A young entrepreneur sold masks to those taking part or witnessing to protect them from the fumes. "I don't care, I am for Wade, I just want to make some money. Vive Abdoulaye Wade," he told AFP.

With nine days left of the tense run up to the polls, the opposition has struggled to get protests off the ground as the government bans their gatherings and police thwart their attempts to form a crowd.

On Tuesday, a planned permanent sit-in by rapper-led youth movement "Fed Up" was blocked by police who prevented them from settling in at Obelisk Square in the suburb of Medina.

On Wednesday riot police quicky dispersed an attempted M23 protest, firing tear gas, rubber bullets and water cannon at Independence Square, which lies a few hundred metres from the presidential palace.

And on Thursday police arrested several members of "Fed Up" who again attempted to hold their sit in.

In a statement the group said it plans to "continue the fight to combat rampant despotism and nothing can derail us."

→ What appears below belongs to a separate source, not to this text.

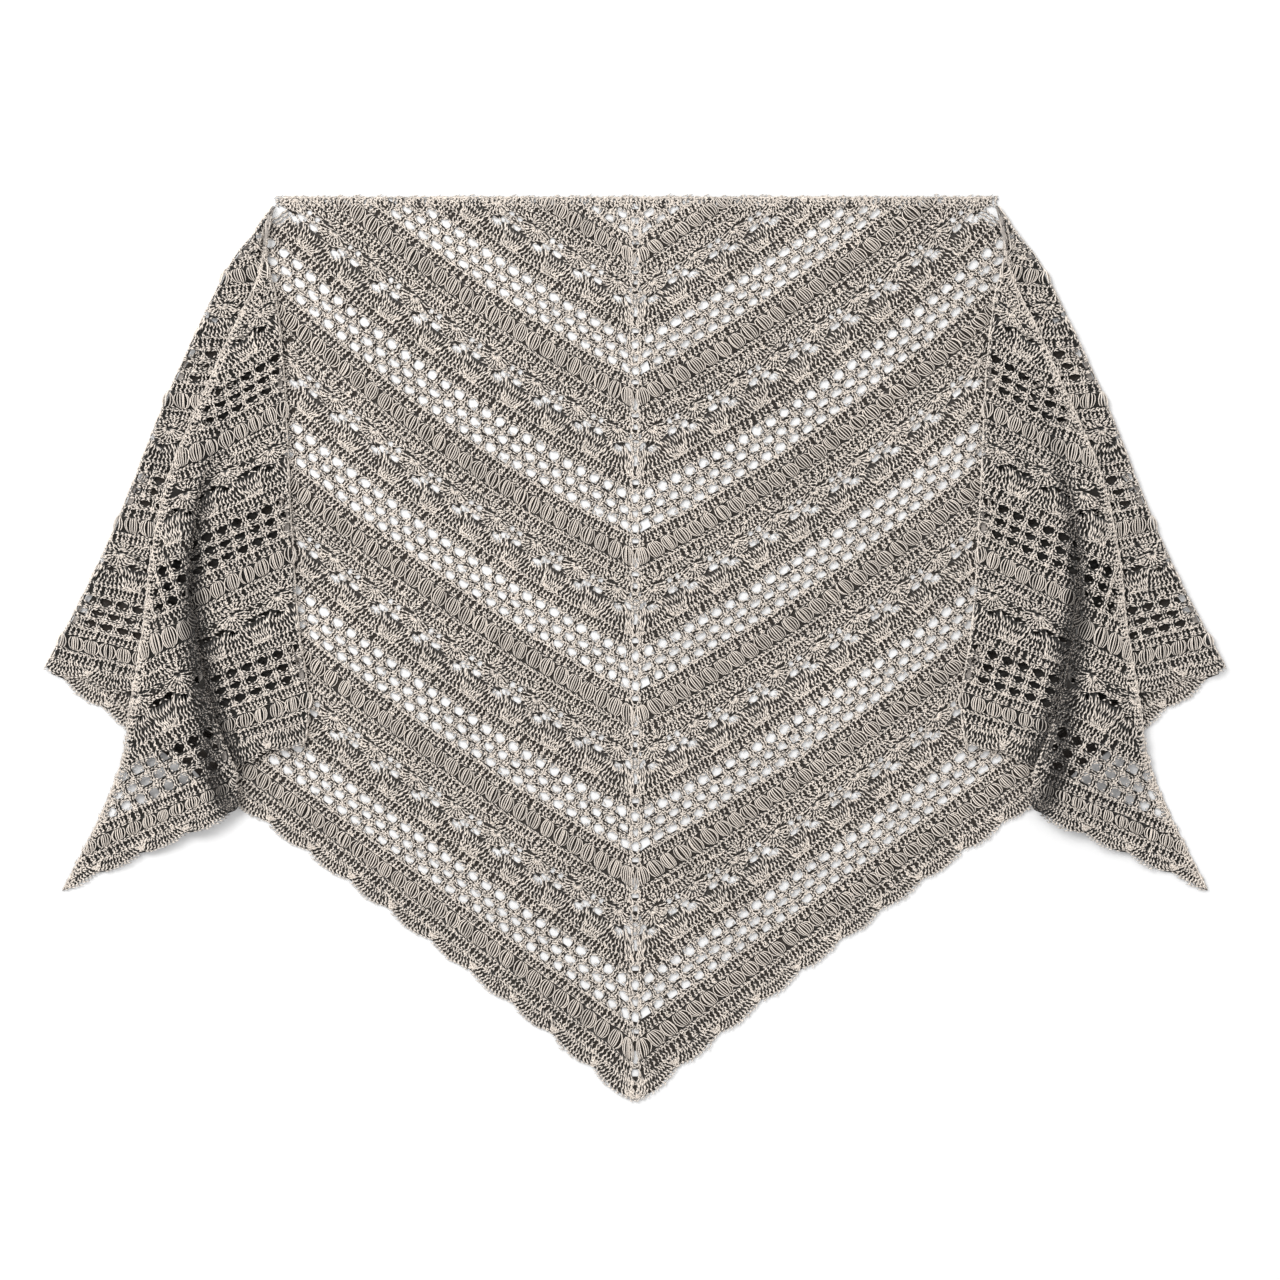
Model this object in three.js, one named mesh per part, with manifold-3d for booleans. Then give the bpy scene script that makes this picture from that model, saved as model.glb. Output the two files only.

A police source told AFP the members of the movement had been "taken into custody."

"There are many of them. They are accused of organising and participating in a banned protest," he said, without giving a number.

M23 coordinator Alioune Tine has denounced the response by riot police to the protests as "completely irrational and dictated by fear".

After calling Friday's protest he said: "On Saturday we will return to the same Independence Square from 11 am. It will be a day of action across the whole country."

The opposition movement, which includes several presidential candidates, launched a campaign to pressure Wade to step aside after the country's highest court validated his candidacy for a third term on January 27.

As M23 decried the third term bid as unconstitutional, violent protests erupted in Dakar and spread through the west African nation, leaving four dead.

Wade, Africa's second oldest leader after Zimbabwe's Robert Mugabe, argues that changes to the constitution in 2008 mean he can serve two more mandates.

He has remained defiant, brushing off opposition protests as "temper tantrums" and said he doesn't take advice from Toubabs (westerners) after France and the United States said he should cede power to the next generation.

As the official election campaign kicked off Wade has swept energetically through the country promising universities, roads, airports and massive agricultural projects to win over some five million registered voters.

The 13 opposition contenders, who failed to find a consensus candidate before the campaign, took to individual vote lobbying and the anti-Wade campaign appeared to run out of steam with turnout only running to several hundred.